As a prosecutor, Notaristefano mostly worked at Flanigan's on Saturday nights. He spent many Sundays in the D.A.'s Office preparing for trials.

He started at the D.A.'s Office in 2006 and worked his way up, becoming a homicide prosecutor this April.

The second job at the bar helped pay the bills, including law-school loans, and helped him save money for the future.

But after nearly six years of working the two jobs, he stopped waiting tables around the time he moved to homicide.

"I had worked two jobs long enough," he said. "It's stressful. The people I worked with [at Flanigan's] were great. It was a great atmosphere." But some days, he said, "I was so tired."

Brendan O'Malley, 36, bartended Friday nights for five years at McCrossen's Tavern in Spring Garden until July 2010 - when he was promoted to the homicide unit and his son was born.

"It was a lot more responsibility at home and work, so there wasn't room for much else," he said.

O'Malley, who has been a prosecutor for nine years, was single and had just bought a house when he started at McCrossen's.

"With [law-school] loans and a mortgage, it made things a lot easier to make ends meet," he said.

Colin Burke worked in the D.A.'s Office for five years before leaving in June to work at a law firm representing union clients.

Why did he leave? "One hundred percent absolutely financial reasons," he said. "I loved the work, the challenge. It kind of broke my heart to leave. But at 31, making the salary I was making, I couldn't do it anymore.
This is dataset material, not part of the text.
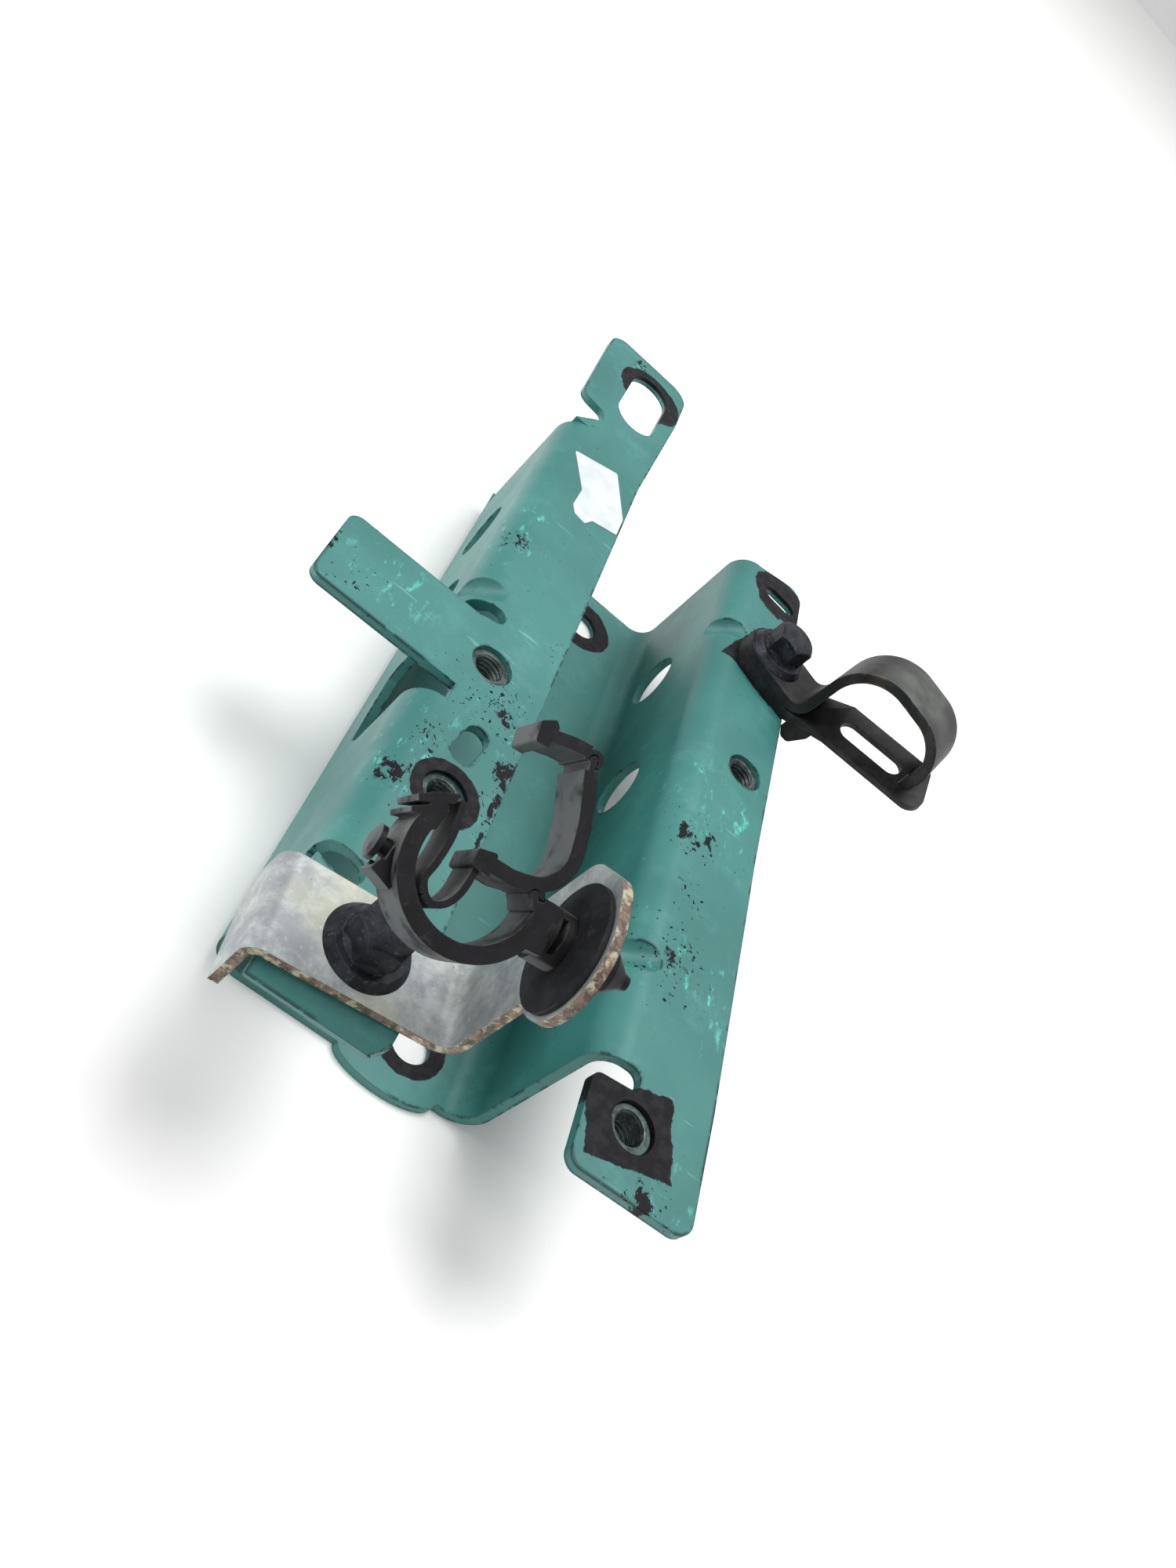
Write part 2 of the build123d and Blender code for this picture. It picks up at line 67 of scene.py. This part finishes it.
MM = 0.001
TOP = 62 * MM                 # top of the bracket's flanges
NUTS = {name: (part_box(name)[0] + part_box(name)[1]) / 2 for name in frame["nodes"] if name.startswith("weld_nut")}
JOINTS = {joint["name"]: joint for joint in frame["record"]["behaviour"]["joints"]}
CLIP_AT = Vector(JOINTS["clip_swivel"]["pos_m"])
CLIP_U = Vector(JOINTS["clip_swivel"]["axis"])
CLIP_W = Vector(JOINTS["jaw_hinge"]["axis"])
CLIP_V = CLIP_W.cross(CLIP_U)
THREAD_ROOT = 4.3 * MM
THREAD_DEPTH = 0.62 * MM
PITCH = 1.5 * MM
BOLT_ROOT = 4.32 * MM         # just proud of the plain shank
BOLT_TIP = 3.9 * MM
STRAP_WIDTH = 10.2            # millimetres, like STRAP_SHEET
STRAP_SHEET = 1.4
STRAP_LOW = (33.4, -6.1)      # (u, v) where the strap's two lengths meet
STRAP_END = (26.8, 3.4)       # its end on the upper jaw


# ---- colours, written as they are seen ---------------------------------------
def seen(red, green, blue):
    """Linear colour from the 0 to 255 values seen on a screen."""
    def linear(v):
        v = v / 255
        return v / 12.92 if v <= 0.04045 else ((v + 0.055) / 1.055) ** 2.4
    return (linear(red), linear(green), linear(blue), 1.0)


# ---- node graphs ---------------------------------------------------------------
class Graph:
    """A procedural material under construction: the drawing methods return an output socket."""

    def __init__(self, name, **constants):
        self.material = bpy.data.materials.new(name)
        self.material.use_nodes = True
        self.tree = self.material.node_tree
        self.surface = self.tree.nodes["Principled BSDF"]
        for key, value in constants.items():
            self.surface.inputs[key.replace("_", " ")].default_value = value
        self.place = self.tree.nodes.new("ShaderNodeTexCoord").outputs["Object"]

    def add(self, kind, *inputs, **settings):
        node = self.tree.nodes.new(kind)
        for key, value in settings.items():
            setattr(node, key, value)
        for socket, value in zip(node.inputs, inputs):
            self.put(socket, value)
        return node

    def put(self, socket, value):
        if value is None:
            return
        if isinstance(value, bpy.types.NodeSocket):
            self.tree.links.new(value, socket)
        else:
            socket.default_value = value

    def math(self, operation, a, b=0.0, clamp=False):
        return self.add("ShaderNodeMath", a, b, operation=operation, use_clamp=clamp).outputs[0]

    def vector(self, operation, a, b):
        node = self.add("ShaderNodeVectorMath", a, b, operation=operation)
        return node.outputs["Value" if operation in ("LENGTH", "DOT_PRODUCT", "DISTANCE") else "Vector"]

    def noise(self, size, detail=4.0, roughness=0.55, stretch=(1, 1, 1)):
        """Noise of about that feature size in metres, stretched along an axis by its factor."""
        scale = tuple(1 / s for s in stretch)
        place = self.vector("MULTIPLY", self.place, scale)
        node = self.add("ShaderNodeTexNoise", place)
        node.inputs["Scale"].default_value = 1 / size
        node.inputs["Detail"].default_value = detail
        node.inputs["Roughness"].default_value = roughness
        return node.outputs[0]

    def step(self, value, low, high):
        """Smooth 0 to 1 as value goes from low to high."""
        node = self.add("ShaderNodeMapRange", value, low, high, 0.0, 1.0, interpolation_type="SMOOTHSTEP")
        return node.outputs[0]

    def mix(self, factor, a, b):
        node = self.tree.nodes.new("ShaderNodeMix")
        node.data_type = "RGBA"
        self.put(node.inputs[0], factor)
        self.put(node.inputs[6], a)
        self.put(node.inputs[7], b)
        return node.outputs[2]

    def highest(self, values):
        result = values[0]
        for value in values[1:]:
            result = self.math("MAXIMUM", result, value)
        return result

    def near(self, centre, radius, softness=0.3):
        """1 at centre, falling to 0 at radius."""
        distance = self.vector("DISTANCE", self.place, centre)
        return self.step(distance, radius, radius * (1 - softness))

    def patches(self, places, softness):
        """1 at the middle of each ((x, y), radius) patch of the flanges, falling to 0 at its rim."""
        return self.highest([self.near(at(*place), radius * MM, softness) for place, radius in places])

    def disc(self, centre, radius, wobble=0.0, ragged=None):
        """1 inside a vertical disc about centre, with an edge that wobbles."""
        flat = self.vector("MULTIPLY", self.vector("SUBTRACT", self.place, centre), (1, 1, 0))
        distance = self.vector("LENGTH", flat, None)
        if wobble:
            distance = self.math("ADD", distance, self.math("MULTIPLY", ragged, wobble))
        inside = self.step(distance, radius + 0.2 * MM, radius - 0.2 * MM)
        level = self.vector("DOT_PRODUCT", self.vector("SUBTRACT", self.place, centre), (0, 0, 1))
        return self.math("MULTIPLY", inside, self.step(self.math("ABSOLUTE", level), 1.6 * MM, 1.2 * MM))

    def block(self, centre, size, turn, wobble=0.0, ragged=None):
        """1 inside a box turned about Z by an angle in degrees."""
        node = self.add("ShaderNodeMapping", self.vector("SUBTRACT", self.place, centre))
        node.inputs["Rotation"].default_value = (0, 0, -math.radians(turn))
        away = self.vector("ABSOLUTE", node.outputs[0], None)
        parts = self.add("ShaderNodeSeparateXYZ", away)
        worst = self.highest([self.math("SUBTRACT", parts.outputs[i], size[i] / 2) for i in range(3)])
        if wobble:
            worst = self.math("ADD", worst, self.math("MULTIPLY", ragged, wobble))
        return self.step(worst, 0.2 * MM, -0.2 * MM)

    def edges(self, radius, low=0.02, high=0.12):
        """1 on sharp edges within radius, 0 on flats."""
        soft = self.tree.nodes.new("ShaderNodeBevel")
        soft.samples = 4
        soft.inputs["Radius"].default_value = radius
        true = self.tree.nodes.new("ShaderNodeNewGeometry").outputs["Normal"]
        bend = self.math("SUBTRACT", 1.0, self.vector("DOT_PRODUCT", soft.outputs[0], true))
        return self.step(bend, low, high)

    def bump(self, layers, round_off=0.0):
        """Bump from (height, strength, distance) layers, on normals rounded off at edges."""
        normal = None
        if round_off:
            soft = self.tree.nodes.new("ShaderNodeBevel")
            soft.samples = 4
            soft.inputs["Radius"].default_value = round_off
            normal = soft.outputs[0]
        for height, strength, distance in layers:
            node = self.tree.nodes.new("ShaderNodeBump")
            node.inputs["Strength"].default_value = strength
            node.inputs["Distance"].default_value = distance
            self.put(node.inputs["Height"], height)
            self.put(node.inputs["Normal"], normal)
            normal = node.outputs[0]
        self.put(self.surface.inputs["Normal"], normal)

    def finish(self, color, roughness, metallic=None):
        self.put(self.surface.inputs["Base Color"], color)
        self.put(self.surface.inputs["Roughness"], roughness)
        self.put(self.surface.inputs["Metallic"], metallic)
        return self.material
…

There was no hope for anything down the line."

With law-school loans, the mortgage on the "cheap home" he bought and needed to rehab in the Port Richmond area, utilities and other expenses, a prosecutor's salary "doesn't go very far," said Burke.

He started bartending at a Northeast Philadelphia bar at the end of law school and continued one night a week while in the D.A.'s Office.

With his new gig at the private law firm, he plans eventually to stop bartending.

"It gets scary when you're 31 and you don't have a savings account," he said. "In the D.A.'s Office, I lived paycheck to paycheck."